Out in front of the building we did a lot better, chatting
with a garden expert who confirmed most of my ideas about our ailing yard. "Moss? Lucky you! Why not add some
clover?" But that's a story for another time.
The art building is
always a highlight, for both the diversity of mediums and the wide range of styles
on display, which you'll find at no other art exhibit that I know of. The sheer volume of pieces eventually tends to
numb the brain, yet it's a healthy challenge to see if you can plot a route
through the many side halls that will allow you to see them all.
This year, as usual, there were many beautiful but generic
travel photos, angst-ridden but mediocre self-portraits, and clever
non-representational "concept" piece that relied on their titles to
get the point across. As I shuffled from image to image along with all the other
gawkers, I was immediately thrilled by the bright colors and the impressive
frames and mounting techniques of the pieces. Presentation isn't everything,
but it counts for a lot. In fact, the very first piece in the line-up, a bright
yet rich and dense photo of a poor Cuban family sitting on a couch together, a
few of them wearing boxing gloves, packed a punch. At the next turn I saw a piece
that impressed because of the medium being used. "Wow! How did he do that
with colored pencils?"
There are always a few watercolors with an Asian
inflection—a few stylized branches, two cranes in the distance. There are
plenty of North Woods scenes. And no exhibit would be complete without five or
six paintings of cows—a subject which, like old boots, is hard to botch
completely, but also hard to imbue with any kind of depth.
This year there were a surprising number of photos of
horses, in Wales or Iceland or wherever, and holy men from India or Thailand seemed
to pop up at every turn of the labyrinth.
My favorite piece was a photograph of men harvesting hay.
It's a dark image, but it has the fury of desperation in it, as well as several
marks of subtle artistry—the red hanky in one of the farmhand's back pocket,
for example.

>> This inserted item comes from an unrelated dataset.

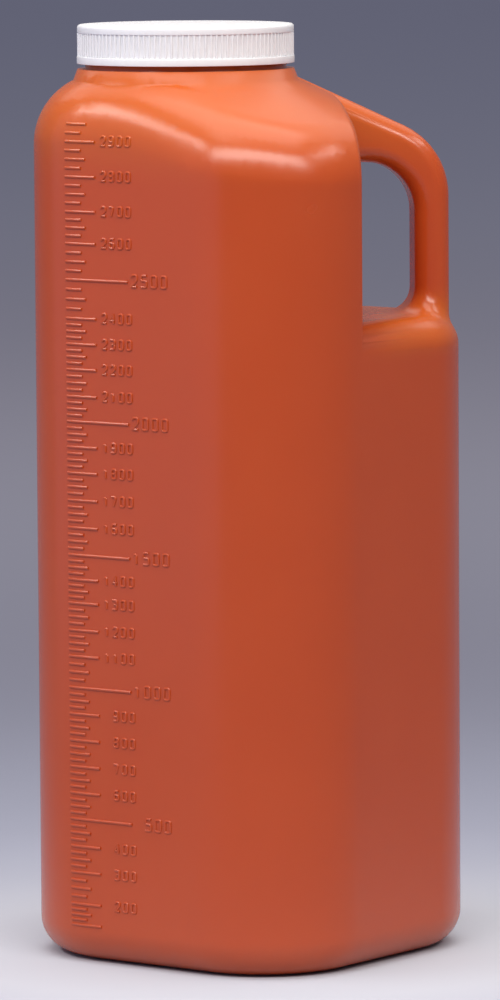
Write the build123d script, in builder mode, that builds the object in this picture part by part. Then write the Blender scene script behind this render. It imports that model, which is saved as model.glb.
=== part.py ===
"""A three litre 24-hour specimen jug with a screw cap.

The bottle is one blow moulding: a square body with large rounded corners, a conical
shoulder, a wide round neck set off towards one corner, and a hollow handle at the
opposite corner. The cap is an injection moulding with a ribbed skirt, and a foam
liner inside it seals on the neck's rim.

Millimetres, +Z up. The origin is the centre of the base. The XZ plane is the mould's
parting plane, a mirror plane of the bottle, with the handle towards +X, so the four
flat sides stand at 45 degrees to X and Y.
"""

import os
from math import cos, pi, radians, sin, sqrt, tan

from build123d import *

# Body
body_side = 116.0            # across two flat sides
corner_radius = 36.5         # the four upright corners
base_edge_radius = 11.0
bottle_wall = 1.2
inner_bevel = 0.75           # inside, a bevel this share of the radius stands in for it
foot_width = 25.0            # from a flat side in to the raised middle of the base
push_up_depth = 2.5
push_up_slope = 50.0         # degrees, the sides of the raised middle
pinch_off_width = 1.8        # the welded seam across the base
pinch_off_height = 0.8

# Shoulder and neck
neck_offset = 19.0           # from the body's centre line towards -X
shoulder_height = 275.0      # where the shoulder cone meets the collar
shoulder_slope = 25.0        # degrees below level
shoulder_radius = 22.0       # round edge between the shoulder and the sides
neck_radius = 31.5           # thread root
neck_wall = 1.6
neck_length = 11.1           # from the collar's top to the rim
rim_bevel = 0.4
collar_width = 2.5           # the flat of the collar round the neck
collar_height = 3.4
collar_flare = 20.0          # degrees from upright

# Handle and the recess behind it
grip_setback = 3.3           # from the body's corner in to the grip
grip_thickness = 11.0
finger_gap_width = 24.3      # from the grip to the upright wall that faces it
finger_gap_height = 47.6     # from the ledge to the underside of the handle's arm
arm_depth = 21.0             # from the shoulder cone down to the arm's underside, at the recess
handle_width = 19.0
handle_edge_radius = 5.3
handle_bend_radius = 24.5    # outside of the upper bend
finger_bend_radius = 15.7    # inside of the upper bend
handle_ridge = 0.3           # the arm's top stands this far above the shoulder cone
root_blend_radius = 8.0      # hollow curve where the grip meets the ledge
ledge_radius = 10.0
recess_edge_radius = 4.0

# Cap and liner
cap_height = 12.2
cap_top_thickness = 1.6
cap_wall = 1.1
cap_bevel = 0.8
thread_space = 1.5           # from the neck to the inside of the cap, where both threads run
lower_band_height = 2.3
upper_band_height = 2.6
upper_band_inset = 0.15      # the upper band is this much smaller in radius
rib_count = 120
rib_height = 0.35
rib_root_inset = 0.45        # rib roots lie this far inside the cap's radius
liner_thickness = 1.2
liner_clearance = 0.25       # round the liner's edge

# Heights and radii that follow
bore_radius = neck_radius - neck_wall
collar_radius = neck_radius + collar_width
collar_base_radius = collar_radius + collar_height * tan(radians(collar_flare))
collar_top = shoulder_height + collar_height
rim_height = collar_top + neck_length
cap_bore_radius = neck_radius + thread_space
cap_radius = cap_bore_radius + cap_wall
cap_top = rim_height + liner_thickness + cap_top_thickness
cap_bottom = cap_top - cap_height
body_corner = sqrt(2) * (body_side / 2 - corner_radius) + corner_radius
grip_reach = body_corner - grip_setback
grip_inside = grip_reach - grip_thickness
recess_wall = grip_inside - finger_gap_width
neck_axis = Axis((-neck_offset, 0, 0), (0, 0, 1))
buried = 2 * ledge_radius    # how far hidden ends run on inside the body
overlap = 1.0                # how far cuts and joins run past each other
near = 0.1                   # for telling edges apart


def shoulder_cone(radius):
    """Height of the shoulder cone at a radius from the neck's axis."""
    return shoulder_height - (radius - collar_base_radius) * tan(radians(shoulder_slope))


arm_underside = shoulder_cone(recess_wall + neck_offset) - arm_depth
ledge_height = arm_underside - finger_gap_height


def soften(edges, radius, inset):
    """Round edges on the outer form, and bevel them on the inner one."""
    if inset:
        chamfer(edges, inner_bevel * (radius - inset))
    else:
        fillet(edges, radius)


def body_outline(inset):
    """The body's rounded square, standing on its corner in plan."""
    side = body_side - 2 * inset
    with BuildSketch() as outline:
        RectangleRounded(side, side, corner_radius - inset, rotation=45)
    return outline.sketch


def lower_body(inset):
    """The full square body up to the ledge under the handle."""
    with BuildPart() as lower:
        with BuildSketch(Plane.XY.offset(inset)):
            add(body_outline(inset))
        extrude(amount=ledge_height - 2 * inset)
        soften(lower.faces().sort_by(Axis.Z)[0].edges(), base_edge_radius, inset)
        soften(lower.faces().sort_by(Axis.Z)[-1].edges(), ledge_radius, inset)
    return lower.part


def upper_body(inset):
    """The body and shoulder above the ledge, with the handle's corner cut away."""
    drop = inset / cos(radians(shoulder_slope))
    far_radius = body_side
    tip_radius = bore_radius / 4
    low = ledge_height - buried
    peak = shoulder_cone(tip_radius) - drop
    with BuildPart() as upper:
        with BuildSketch(Plane.XY.offset(low)):
            add(body_outline(inset))
        extrude(amount=peak + buried - low)
        with BuildSketch(Plane.XZ):
            with BuildLine():
                Polyline(
                    (-neck_offset, low - overlap),
                    (-neck_offset - far_radius, low - overlap),
                    (-neck_offset - far_radius, shoulder_cone(far_radius) - drop),
                    (-neck_offset - tip_radius, peak),
                    (-neck_offset, peak),
                    close=True,
                )
            make_face()
        revolve(axis=neck_axis, mode=Mode.INTERSECT)
        cone = upper.faces().filter_by(GeomType.CONE)[0]
        cone_foot = cone.edges().filter_by(
            lambda e: e.geom_type != GeomType.LINE and e.center().Z < peak - overlap
        )
        fillet(cone_foot, shoulder_radius - inset)
        split(bisect_by=Plane.YZ.offset(recess_wall - inset), keep=Keep.BOTTOM)
        wall_face = upper.faces().filter_by(Axis.X).sort_by(Axis.X)[-1]
        recess_rim = wall_face.edges().filter_by(lambda e: e.center().Z > low + overlap)
        soften(recess_rim, recess_edge_radius, inset)
    return upper.part


def handle(inset):
    """The handle's arm and grip, run on inside the body at both ends."""
    root = recess_wall - buried
    crown = handle_ridge / cos(radians(shoulder_slope))
    root_top = shoulder_cone(root + neck_offset) + crown
    corner_top = shoulder_cone(grip_reach + neck_offset) + crown
    low = ledge_height - buried + overlap
    with BuildPart() as hook:
        with BuildSketch(Plane.XZ):
            with BuildLine():
                FilletPolyline(
                    (root, root_top),
                    (grip_reach, corner_top),
                    (grip_reach, low),
                    radius=handle_bend_radius,
                )
                Line((grip_reach, low), (grip_inside, low))
                FilletPolyline(
                    (grip_inside, low),
                    (grip_inside, arm_underside),
                    (root, arm_underside),
                    radius=finger_bend_radius,
                )
                Line((root, arm_underside), (root, root_top))
            make_face()
            if inset:
                offset(amount=-inset, mode=Mode.REPLACE)
        extrude(amount=handle_width / 2 - inset, both=True)
        long_edges = hook.faces().filter_by(Axis.Y).edges().filter_by(
            lambda e: e.center().X > root + inset + near and e.center().Z > low + inset + near
        )
        soften(long_edges, handle_edge_radius, inset)
    return hook.part


def jug_form(inset):
    """The jug as a solid lump, every surface moved in by the inset."""
    with BuildPart() as form:
        add(lower_body(inset))
        add(upper_body(inset))
        add(handle(inset))
        if not inset:
            grip_foot = form.edges().filter_by(
                lambda e: abs(e.center().Y) < handle_width / 2 + overlap
                and grip_inside - overlap < e.center().X < grip_reach + overlap
                and ledge_height - ledge_radius + near < e.center().Z < ledge_height + near
            )
            fillet(grip_foot, root_blend_radius)
        base_middle = body_side - 2 * foot_width
        with BuildSketch(Plane.XY.offset(inset)):
            RectangleRounded(
                base_middle + 2 * inset, base_middle + 2 * inset, corner_radius - foot_width + inset,
                rotation=45,
            )
        extrude(amount=push_up_depth, taper=push_up_slope, mode=Mode.SUBTRACT)
    return form.part


# Bottle: the outer form with its neck, less the inner form and the bore.
neck_low = shoulder_height - ledge_radius
neck_foot_radius = collar_base_radius + overlap * tan(radians(collar_flare))
with BuildPart() as bottle:
    add(jug_form(0))
    with BuildSketch(Plane.XZ):
        with BuildLine():
            Polyline(
                (-neck_offset, neck_low),
                (-neck_offset + neck_foot_radius, neck_low),
                (-neck_offset + neck_foot_radius, shoulder_height - overlap),
                (-neck_offset + collar_radius, collar_top),
                (-neck_offset + neck_radius, collar_top),
                (-neck_offset + neck_radius, rim_height),
                (-neck_offset, rim_height),
                close=True,
            )
        make_face()
    revolve(axis=neck_axis)
    with Locations((0, 0, push_up_depth)):
        Box(
            body_side - 2 * foot_width, pinch_off_width, 2 * pinch_off_height,
            align=(Align.CENTER, Align.CENTER, Align.CENTER),
        )
    add(jug_form(bottle_wall), mode=Mode.SUBTRACT)
    with BuildSketch(Plane.XY.offset(neck_low)):
        with Locations((-neck_offset, 0)):
            Circle(bore_radius)
    extrude(amount=rim_height + overlap - neck_low, mode=Mode.SUBTRACT)
    rim = bottle.faces().filter_by(Axis.Z).sort_by(Axis.Z)[-1]
    chamfer(rim.edges(), rim_bevel)
bottle.part.label = "bottle"

# Cap: a turned shape with smooth bands, and a ribbed ring between them.
upper_band_bottom = cap_top - upper_band_height
lower_band_top = cap_bottom + lower_band_height
rib_root_radius = cap_radius - rib_root_inset
core_radius = (cap_bore_radius + rib_root_radius) / 2
with BuildPart() as cap:
    with BuildSketch(Plane.XZ):
        with BuildLine():
            Polyline(
                (-neck_offset, cap_top),
                (-neck_offset + cap_radius - upper_band_inset, cap_top),
                (-neck_offset + cap_radius - upper_band_inset, upper_band_bottom),
                (-neck_offset + core_radius, upper_band_bottom),
                (-neck_offset + core_radius, lower_band_top),
                (-neck_offset + cap_radius, lower_band_top),
                (-neck_offset + cap_radius, cap_bottom),
                (-neck_offset + cap_bore_radius, cap_bottom),
                (-neck_offset + cap_bore_radius, cap_top - cap_top_thickness),
                (-neck_offset, cap_top - cap_top_thickness),
                close=True,
            )
        make_face()
    revolve(axis=neck_axis)
    chamfer(cap.faces().filter_by(Axis.Z).sort_by(Axis.Z)[-1].edges(), cap_bevel)
    rib_points = []
    for step in range(2 * rib_count):
        radius = rib_root_radius + rib_height * (step % 2)
        angle = step * pi / rib_count
        rib_points.append((radius * cos(angle), radius * sin(angle)))
    with BuildSketch(Plane.XY.offset(lower_band_top)):
        with Locations((-neck_offset, 0)):
            Polygon(*rib_points, align=None)
            Circle((cap_bore_radius + core_radius) / 2, mode=Mode.SUBTRACT)
    extrude(amount=upper_band_bottom - lower_band_top)
cap.part.label = "cap"

# Liner: a foam disc between the cap's top and the rim.
with BuildPart() as cap_liner:
    with BuildSketch(Plane.XY.offset(rim_height)):
        with Locations((-neck_offset, 0)):
            Circle(cap_bore_radius - liner_clearance)
    extrude(amount=liner_thickness)
cap_liner.part.label = "cap_liner"

os.makedirs("parts", exist_ok=True)
export_step(bottle.part, "parts/bottle.step")
export_step(cap.part, "parts/cap.step")
export_step(cap_liner.part, "parts/cap_liner.step")
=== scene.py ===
"""The three litre 24-hour specimen jug, dressed in its materials and lit in a studio.

The sections follow the order in which the jug is put together. Metres, +Z up.
"""

import bpy
from math import cos, pi, radians, sin, tau
from mathutils import Matrix, Vector
from mathutils.bvhtree import BVHTree


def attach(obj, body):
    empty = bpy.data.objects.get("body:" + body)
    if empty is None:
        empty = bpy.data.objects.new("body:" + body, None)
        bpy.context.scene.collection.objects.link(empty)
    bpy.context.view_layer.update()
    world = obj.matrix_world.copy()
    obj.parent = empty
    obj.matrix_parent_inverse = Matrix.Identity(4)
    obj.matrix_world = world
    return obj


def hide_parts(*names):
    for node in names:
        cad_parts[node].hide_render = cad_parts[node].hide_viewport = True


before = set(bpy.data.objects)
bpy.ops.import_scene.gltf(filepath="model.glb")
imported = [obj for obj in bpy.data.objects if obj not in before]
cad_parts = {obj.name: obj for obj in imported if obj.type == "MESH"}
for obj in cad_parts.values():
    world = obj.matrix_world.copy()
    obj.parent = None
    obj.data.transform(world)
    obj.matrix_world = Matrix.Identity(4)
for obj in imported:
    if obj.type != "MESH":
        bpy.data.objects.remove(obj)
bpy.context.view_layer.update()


# ---------------------------------------------------------------------------
# The jug. One blow moulding in amber-orange high-density polyethylene, which
# keeps light from the specimen: body, shoulder, neck and hollow handle are one
# skin, 1.2 mm thick, pinched shut along a seam under the base.
# ---------------------------------------------------------------------------
MM = 0.001
WELD = 0.002 * MM             # corners closer than this are one corner
SOFT_EDGE = radians(38)       # edges flatter than this shade smoothly

scene = bpy.context.scene


def colour(code):
    """An sRGB hex colour as a linear RGBA value."""
    channels = [int(code[i:i + 2], 16) / 255 for i in (1, 3, 5)]
    return (*(c / 12.92 if c <= 0.04045 else ((c + 0.055) / 1.055) ** 2.4 for c in channels), 1.0)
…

The photo has a satisfying gravitas;
It reminded me of the nineteenth-century French painter Géricault.
Another fine piece, a few walls down the way, was an oil
painting of a vase of peonies. The subject is conventional, of course, but in the folds of the petals and the shadows
beyond the stems the artist takes us beyond appearances into melancholy depths
that had me returning to it several times. Like Fantin-Latour, only better.

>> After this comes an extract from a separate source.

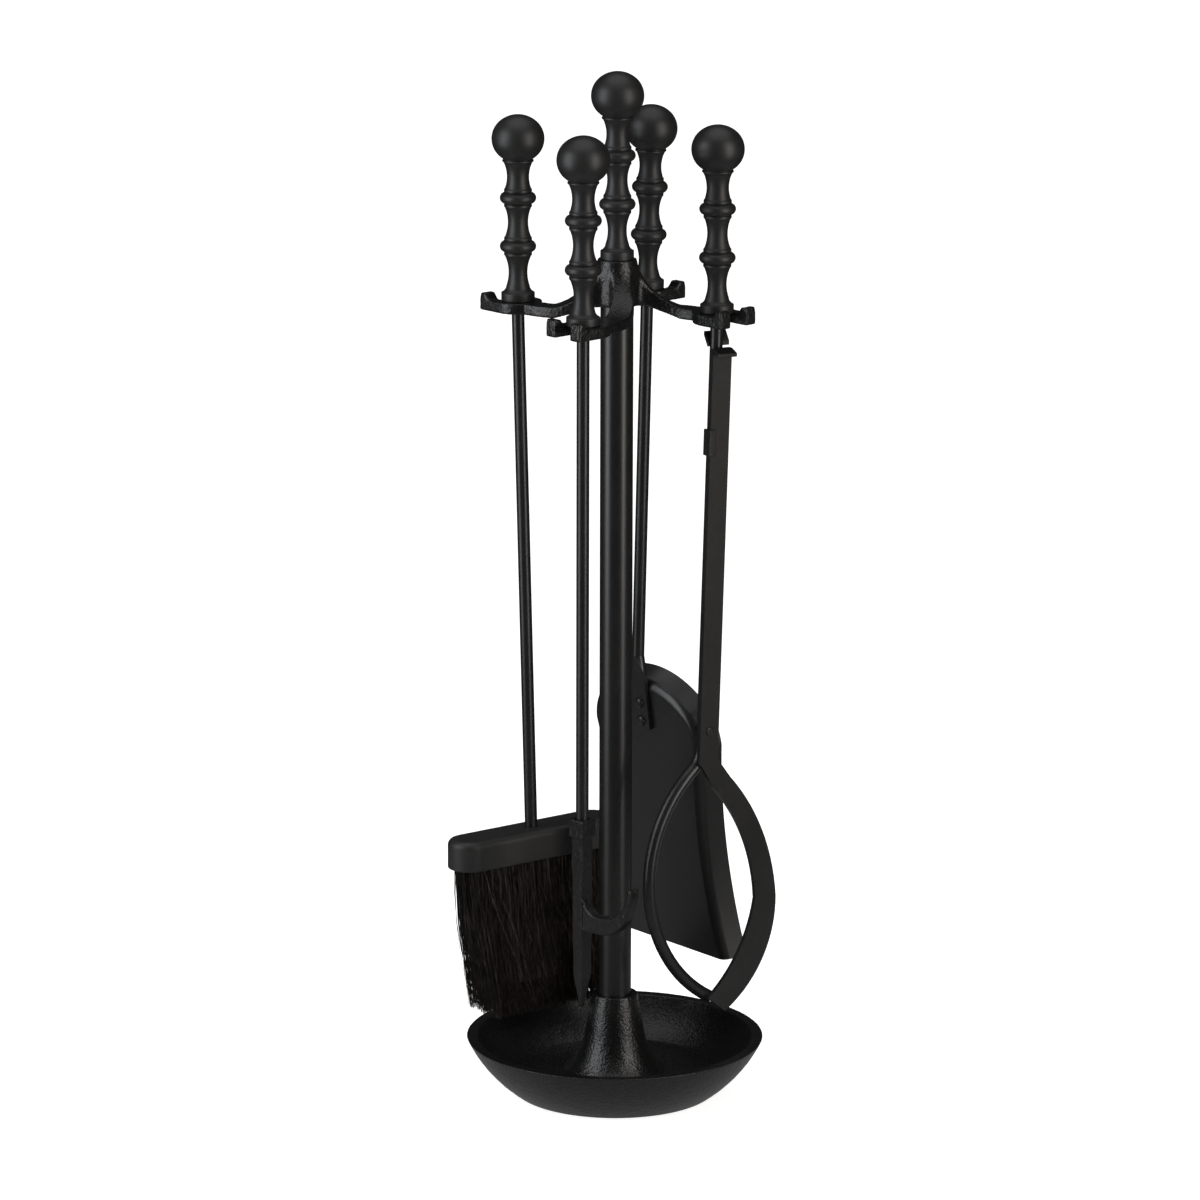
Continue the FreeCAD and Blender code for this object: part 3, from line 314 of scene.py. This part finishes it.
def eased(points: Sequence[Point], radius: float, sharp: float = 25.0) -> list[Point]:
    """Round the corners of an open outline that turn by more than sharp degrees."""
    result = [points[0]]
    for before, here, after in zip(points, points[1:], points[2:]):
        p, a, b = Vector(here), Vector(before), Vector(after)
        turn = (p - a).angle_signed(b - p, 0.0) if (p - a).length and (b - p).length else 0.0
        if abs(math.degrees(turn)) < sharp:
            result.append(here)
            continue
        reach = min(radius, (p - a).length * 0.45, (b - p).length * 0.45)
        first, last = p + (a - p).normalized() * reach, p + (b - p).normalized() * reach
        result += [tuple(first * (1 - t) ** 2 + p * 2 * t * (1 - t) + last * t * t)
                   for t in (0, 0.33, 0.67, 1)]
    return result + [points[-1]]


def spun(points: Sequence[Point], steps: int) -> bmesh.types.BMesh:
    """Spin a closed outline of (radius, height) about the Z axis."""
    mesh = bmesh.new()
    verts = [mesh.verts.new((x, 0, z)) for x, z in points]
    edges = [mesh.edges.new(pair) for pair in zip(verts, verts[1:] + verts[:1])]
    bmesh.ops.spin(mesh, geom=verts + edges, axis=(0, 0, 1), cent=(0, 0, 0), angle=math.tau,
                   steps=steps, use_merge=True, use_duplicate=False)
    bmesh.ops.remove_doubles(mesh, verts=mesh.verts, dist=1e-4)
    bmesh.ops.recalc_face_normals(mesh, faces=mesh.faces)
    return mesh


def bevel(mesh: bmesh.types.BMesh, edges: list[bmesh.types.BMEdge], width: float, segments: int) -> None:
    """Round some edges."""
    bmesh.ops.bevel(mesh, geom=edges, offset=width, offset_type="OFFSET", affect="EDGES",
                    segments=segments, profile=0.5, material=-1, clamp_overlap=True)


def corner_edges(mesh: bmesh.types.BMesh, degrees: float) -> list[bmesh.types.BMEdge]:
    """Edges where two faces meet at more than an angle."""
    limit = math.radians(degrees)
    return [e for e in mesh.edges if len(e.link_faces) == 2 and e.calc_face_angle(0.0) > limit]


def merged_copy(node: str) -> bmesh.types.BMesh:
    """Copy a CAD node's mesh in millimetres, with its loose triangles joined."""
    mesh = bmesh.new()
    mesh.from_mesh(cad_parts[node].data)
    bmesh.ops.scale(mesh, vec=(1 / MM,) * 3, verts=mesh.verts)
    bmesh.ops.remove_doubles(mesh, verts=mesh.verts, dist=1e-3)
    return mesh


def weathered(mesh: bmesh.types.BMesh, grain: float, depth: float,
              where: Callable[[Vector], float] = lambda p: 1.0) -> None:
    """Sink the surface unevenly, as sand casting leaves it.

    Args:
        mesh: the mesh, in millimetres.
        grain: size of the unevenness.
        depth: how deep it sinks at most.
        where: share of the depth at a point.
    """
    mesh.normal_update()
    moves = []
    for vert in mesh.verts:
        swell = noise.fractal(vert.co / grain, 1.0, 2.0, 3) * 0.5 + 0.5
        moves.append(vert.normal * (-depth * min(1.0, max(0.0, swell)) * where(vert.co)))
    for vert, move in zip(mesh.verts, moves):
        vert.co += move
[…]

As we moved through the exhibition, I noticed at a certain
point that the images I was drawn to most often presented patterns—usually
organic—rather than representations. I
was mesmerized by drops of water on a dead leaf ...
and enthralled bye a Zen-like
script that was actually a photo of bent reeds on a still pond.
One image offered a colorful vision of my favorite state in
the manner of Giuseppe Arcimboldo, the
sixteen-century master of vegetable art.
I seemed to be taking a special interest in leaves, but this little piece had a subtle modulation between the various greens and a relaxed ambiance.
Alongside the zany, we also need to make room for the
whimsical.
I happened upon my favorite political statement amid the cookies in the
handicraft building.
Yet the works that I liked best often had a modern slant.
Back on the street, we stood in line for 12 minutes to get our hands on one
of the Star-Tribune's highly-rated new foods, the Heirloom Tomato and Sweet
Corn BLT. Food critic Rick Nelson writes:
"The BLT is God’s gift to sandwiches. In the hands of Birchwood Cafe chef Marshall Paulsen — and his vast network of Minnesota organic farmers — it’s elevated into a heaven-sent fair experience. No detail is left to chance in this ingenious and obviously labor-intensive effort, from the swipes of basil-kale-sunflower seed pesto and chipotle-fueled sweet corn purée, right down to the sturdy focaccia, baked by Baker’s Field Flour & Bread in Minneapolis. Truly spectacular. $12."
Indeed, it was good.
We climbed the fire tower but skipped the all-you-can-drink
milk stand, and later we ran into our friend Cindy Purser in front of the
grandstand, where she was tending a booth for the public library association.
The day was cool and clear, and the scene was colorful and
not too crowded. A perfect day. A heavenly day. We even bought some Norwegian
cardamom cookies from a woman in the Osakis Bakery booth that we'd met this summer out in Osakis. (I can see this becoming a yearly tradition.)
We listened in passing to a hoe down violin-cello duet in front of the MPR building, and also endured some excruciating karaoke in a beer garden in the food building while we ate some delicious wood-grilled elote topped with jalapeno powder.
We listened in passing to a hoe down violin-cello duet in front of the MPR building, and also endured some excruciating karaoke in a beer garden in the food building while we ate some delicious wood-grilled elote topped with jalapeno powder.
But we never made it to the animal barns and didn't see a single chicken or goat!